— START Exercise inputs —

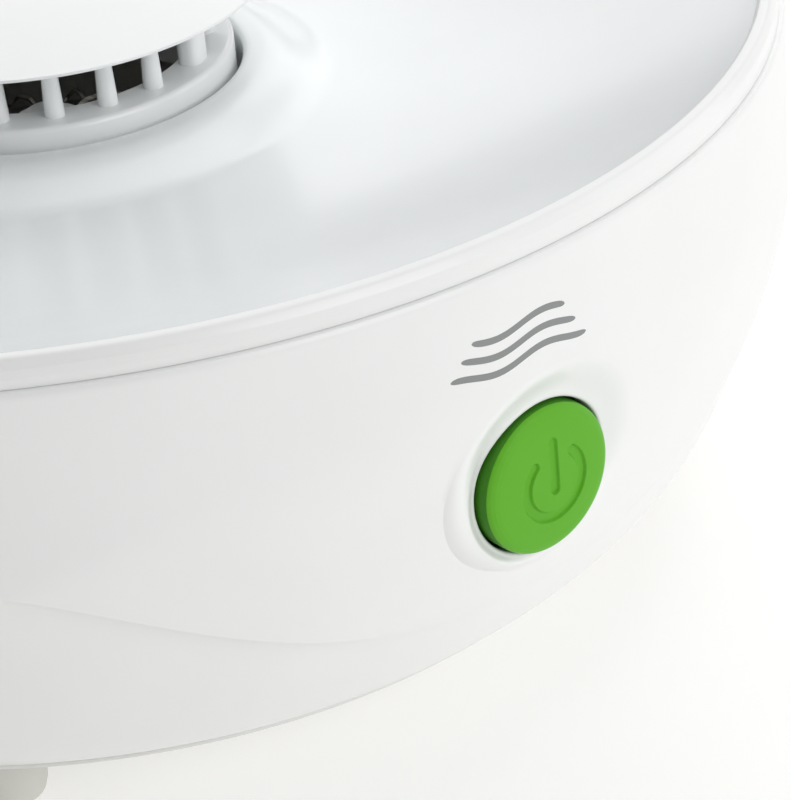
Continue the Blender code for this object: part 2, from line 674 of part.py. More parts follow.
wire("motor_wire", smooth_route([(-81.0, 10.0, 22.5), (-73.0, 13.0, 23.4), (-64.0, 14.0, 24.0),
                                 (-50.0, 17.0, 26.5), (-34.0, 27.0, 30.6), (-19.2, 33.0, 30.6)], 3), 0.9, m_wire)
wire("heater_wire", smooth_route([(-81.0, -10.0, 22.5), (-77.0, -9.0, 30.0), (-73.0, 0.0, 52.0),
                                  (-64.0, 9.0, 76.0), (-55.0, 12.0, 85.4), (-48.0, 12.0, 86.0),
                                  (-36.5, 12.0, 86.0)], 3), 0.9, m_wire)
wire("switch_wire_a", smooth_route([(-99.0, -10.0, 22.5), (-103.0, -17.0, 21.5), (-90.0, -40.0, 18.0),
                                    (-82.0, -64.0, 17.5), (-62.0, -92.0, 17.5), (-30.0, -118.0, 30.0), (-18.0, -131.0, 56.0),
                                    (-10.6, -134.0, 66.0)], 3), 0.9, m_wire)
wire("switch_wire_b", smooth_route([(-99.0, 10.0, 22.5), (-107.0, 4.0, 21.0), (-111.0, -16.0, 21.0),
                                    (-114.5, -42.0, 21.0), (-102.0, -68.0, 22.0), (-66.0, -99.0, 22.0), (-31.0, -122.0, 36.0),
                                    (-19.0, -133.0, 64.0), (-10.6, -134.0, 71.0)], 3), 0.9, m_wire)
wire("thermostat_wire", smooth_route([(8.5, 2.0, 94.4), (13.0, 3.0, 95.4), (21.0, 3.2, 94.0),
                                      (25.0, 3.2, 90.6), (23.0, 3.2, 89.0)], 3), 0.6, m_wire)

# ---------------------------------------------------------------- switch, spring and push button
switch_body = block("switch_body", (-10.0, -142.0, BUTTON_Z - 7.0), (10.0, -126.0, BUTTON_Z + 7.0), m_black, bevel=0.6)
cut(switch_body, bodies_of("plunger_bore", lambda bm: add_cylinder(
    bm, 2.9, -145.0, -134.0, y=BUTTON_Z, sides=16, axis="Y")))


def build_bracket_web(bm):
    add_box(bm, (-11.0, -125.6, 18.4), (11.0, -122.8, 77.0))


def build_bracket_rest(bm):
    add_box(bm, (-10.6, -140.0, BUTTON_Z - 9.8), (10.6, -125.0, BUTTON_Z - 7.4))
    add_box(bm, (-17.5, -125.6, 18.4), (17.5, -109.0, 20.8))


switch_bracket = bodies_of("switch_bracket", build_bracket_web, m_duct, round_piece=False)
join(switch_bracket, bodies_of("bracket_rest", build_bracket_rest, round_piece=False))
cut(switch_bracket, bodies_of("bracket_holes", lambda bm: [add_cylinder(
    bm, 1.65, 16.0, 24.0, x, y, sides=8) for x, y in bracket_feet]))
for side, (x, y) in zip(("left", "right"), bracket_feet):
    screw(f"switch_screw_{side}", x, y, 20.8 + GAP, 6.0, m_steel, head_r=2.7)

button_at = (0, BUTTON_FACE_Y, BUTTON_Z)
facing_front = (90, 0, 0)
turned("button_cap", [
    (0, 0.0), (8.0, -0.05), (14.0, -0.25), (15.3, -0.6), (BUTTON_R, -1.3),
    (BUTTON_R, -15.0), (17.6, -15.0), (17.6, -16.6), (13.6, -16.6), (13.6, -2.6),
    (3.0, -2.6), (3.0, -17.4), (0, -17.4)], 28, m_button, at=button_at, turn=facing_front)
turned("switch_plunger", [(0, -17.7), (2.0, -17.7), (2.4, -18.1), (2.4, -26.0), (0, -26.0)], 14, m_nylon,
       at=button_at, turn=facing_front)
spring = []
spring_turns, per_turn = 5, 8
for i in range(spring_turns * per_turn + 1):
    u = i / (spring_turns * per_turn)
    a = 2 * math.pi * i / per_turn
    spring.append((5.0 * math.cos(a), BUTTON_FACE_Y + 3.4 + 17.2 * u, BUTTON_Z + 5.0 * math.sin(a)))
wire("button_spring", spring, 0.45, m_steel)

# ---------------------------------------------------------------- cord gland at the rear
turned("cord_gland", [
    (3.6, -10.6), (3.6, 0.8), (4.4, 1.8), (8.4, 1.8), (9.4, 0.9), (9.4, 0.0), (6.5, 0.0),
    (6.5, -9.3), (8.6, -9.3), (8.6, -10.6)], 16, m_cover, closed=True, at=(0, 163.2, GLAND_Z),
    turn=(-90, 0, 0))
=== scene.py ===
import json
import math

import bmesh
import bpy
import numpy as np
from mathutils import Matrix, Vector


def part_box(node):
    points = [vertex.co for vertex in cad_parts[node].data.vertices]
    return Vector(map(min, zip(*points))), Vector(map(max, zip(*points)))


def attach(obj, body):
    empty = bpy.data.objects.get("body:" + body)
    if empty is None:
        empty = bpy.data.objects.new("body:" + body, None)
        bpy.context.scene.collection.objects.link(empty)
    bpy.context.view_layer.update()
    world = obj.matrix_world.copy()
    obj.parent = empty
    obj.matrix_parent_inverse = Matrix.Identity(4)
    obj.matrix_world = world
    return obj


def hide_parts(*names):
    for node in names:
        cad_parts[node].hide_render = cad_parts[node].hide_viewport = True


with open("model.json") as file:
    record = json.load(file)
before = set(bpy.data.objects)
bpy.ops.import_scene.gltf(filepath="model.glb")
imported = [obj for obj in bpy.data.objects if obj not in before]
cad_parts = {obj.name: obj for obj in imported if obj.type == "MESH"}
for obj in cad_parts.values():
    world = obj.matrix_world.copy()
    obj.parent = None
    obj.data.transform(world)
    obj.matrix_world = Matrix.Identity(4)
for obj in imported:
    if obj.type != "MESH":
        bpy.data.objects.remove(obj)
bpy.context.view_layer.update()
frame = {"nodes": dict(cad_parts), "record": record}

MM = 0.001
PI = math.pi
SLOT_OF = {s["node"]: s["material_slot"] for s in frame["record"]["subparts"]}


# ---------------------------------------------------------------- materials

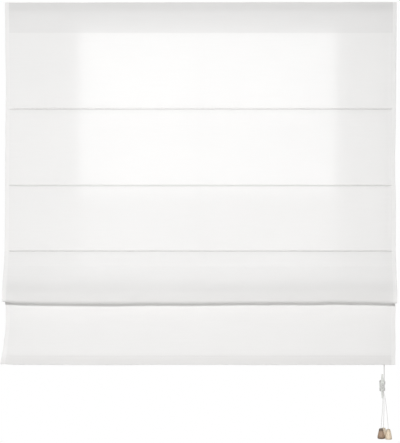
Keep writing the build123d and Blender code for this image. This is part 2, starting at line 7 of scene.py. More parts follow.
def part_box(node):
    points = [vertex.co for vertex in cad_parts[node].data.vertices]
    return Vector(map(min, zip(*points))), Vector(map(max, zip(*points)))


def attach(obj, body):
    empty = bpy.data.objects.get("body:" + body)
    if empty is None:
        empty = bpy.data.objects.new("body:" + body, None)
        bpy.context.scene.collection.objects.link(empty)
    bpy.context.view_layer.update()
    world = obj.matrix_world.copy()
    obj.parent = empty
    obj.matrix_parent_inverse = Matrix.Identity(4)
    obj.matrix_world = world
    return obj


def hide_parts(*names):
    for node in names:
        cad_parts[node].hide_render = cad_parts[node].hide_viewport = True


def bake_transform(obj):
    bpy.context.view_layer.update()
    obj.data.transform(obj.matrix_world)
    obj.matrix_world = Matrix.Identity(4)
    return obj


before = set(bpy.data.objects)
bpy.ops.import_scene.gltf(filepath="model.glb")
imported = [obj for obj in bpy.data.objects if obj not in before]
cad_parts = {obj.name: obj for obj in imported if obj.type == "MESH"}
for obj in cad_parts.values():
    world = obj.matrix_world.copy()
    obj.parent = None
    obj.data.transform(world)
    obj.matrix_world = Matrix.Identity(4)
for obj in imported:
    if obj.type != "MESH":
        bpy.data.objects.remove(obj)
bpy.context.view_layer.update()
SIDES = ("left", "centre", "right")


# View: a straight look at the blind from in front, over a pale floor and in soft even light. A
# bright field stands behind the cloth, a little narrower than it, and shows through the weave.
VIEW_CENTRE = (-0.0034, -0.793)
VIEW_DISTANCE = 3.537
LENS = 74.3
LONG_SIDE = 36.0

camera_data = bpy.data.cameras.new("camera")
camera_data.lens = LENS
camera_data.sensor_width = LONG_SIDE
camera = bpy.data.objects.new("camera", camera_data)
camera.location = (VIEW_CENTRE[0], -VIEW_DISTANCE, VIEW_CENTRE[1])
camera.rotation_euler = (math.radians(90), 0, 0)
bpy.context.collection.objects.link(camera)
bpy.context.scene.camera = camera
bpy.context.scene.view_settings.view_transform = "Standard"

SURROUND = (0.80, 0.80, 0.80)
SURROUND_STRENGTH = 0.34
world = bpy.data.worlds.new("pale_surround")
bpy.context.scene.world = world
world.use_nodes = True
sky = world.node_tree.nodes
links = world.node_tree.links
sky.clear()
path = sky.new("ShaderNodeLightPath")
mirrored = sky.new("ShaderNodeMath")
mirrored.operation = "MAXIMUM"
seen = sky.new("ShaderNodeMath")
seen.operation = "MAXIMUM"
links.new(path.outputs["Is Glossy Ray"], mirrored.inputs[0])
links.new(path.outputs["Is Transmission Ray"], mirrored.inputs[1])
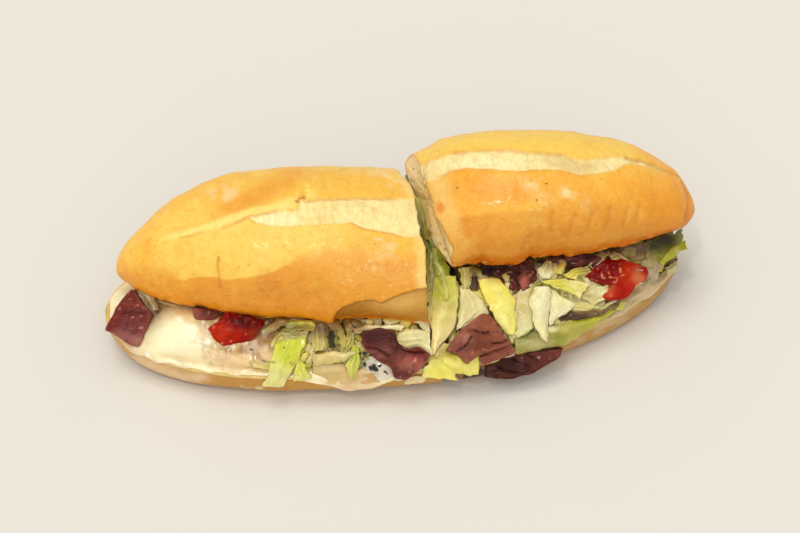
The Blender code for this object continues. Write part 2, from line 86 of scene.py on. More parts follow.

— END Exercise inputs —

▸ Task description:
Repeat word for word the lines from the line with "spring.append((5.0 * math.cos(a), BUTTON_FACE_Y" to the line with "Keep writing the", both lines included.

▸ Result:
    spring.append((5.0 * math.cos(a), BUTTON_FACE_Y + 3.4 + 17.2 * u, BUTTON_Z + 5.0 * math.sin(a)))
wire("button_spring", spring, 0.45, m_steel)

# ---------------------------------------------------------------- cord gland at the rear
turned("cord_gland", [
    (3.6, -10.6), (3.6, 0.8), (4.4, 1.8), (8.4, 1.8), (9.4, 0.9), (9.4, 0.0), (6.5, 0.0),
    (6.5, -9.3), (8.6, -9.3), (8.6, -10.6)], 16, m_cover, closed=True, at=(0, 163.2, GLAND_Z),
    turn=(-90, 0, 0))
=== scene.py ===
import json
import math

import bmesh
import bpy
import numpy as np
from mathutils import Matrix, Vector


def part_box(node):
    points = [vertex.co for vertex in cad_parts[node].data.vertices]
    return Vector(map(min, zip(*points))), Vector(map(max, zip(*points)))


def attach(obj, body):
    empty = bpy.data.objects.get("body:" + body)
    if empty is None:
        empty = bpy.data.objects.new("body:" + body, None)
        bpy.context.scene.collection.objects.link(empty)
    bpy.context.view_layer.update()
    world = obj.matrix_world.copy()
    obj.parent = empty
    obj.matrix_parent_inverse = Matrix.Identity(4)
    obj.matrix_world = world
    return obj


def hide_parts(*names):
    for node in names:
        cad_parts[node].hide_render = cad_parts[node].hide_viewport = True


with open("model.json") as file:
    record = json.load(file)
before = set(bpy.data.objects)
bpy.ops.import_scene.gltf(filepath="model.glb")
imported = [obj for obj in bpy.data.objects if obj not in before]
cad_parts = {obj.name: obj for obj in imported if obj.type == "MESH"}
for obj in cad_parts.values():
    world = obj.matrix_world.copy()
    obj.parent = None
    obj.data.transform(world)
    obj.matrix_world = Matrix.Identity(4)
for obj in imported:
    if obj.type != "MESH":
        bpy.data.objects.remove(obj)
bpy.context.view_layer.update()
frame = {"nodes": dict(cad_parts), "record": record}

MM = 0.001
PI = math.pi
SLOT_OF = {s["node"]: s["material_slot"] for s in frame["record"]["subparts"]}


# ---------------------------------------------------------------- materials

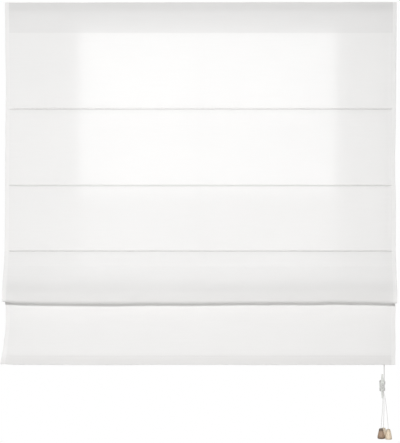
Keep writing the build123d and Blender code for this image. This is part 2, starting at line 7 of scene.py. More parts follow.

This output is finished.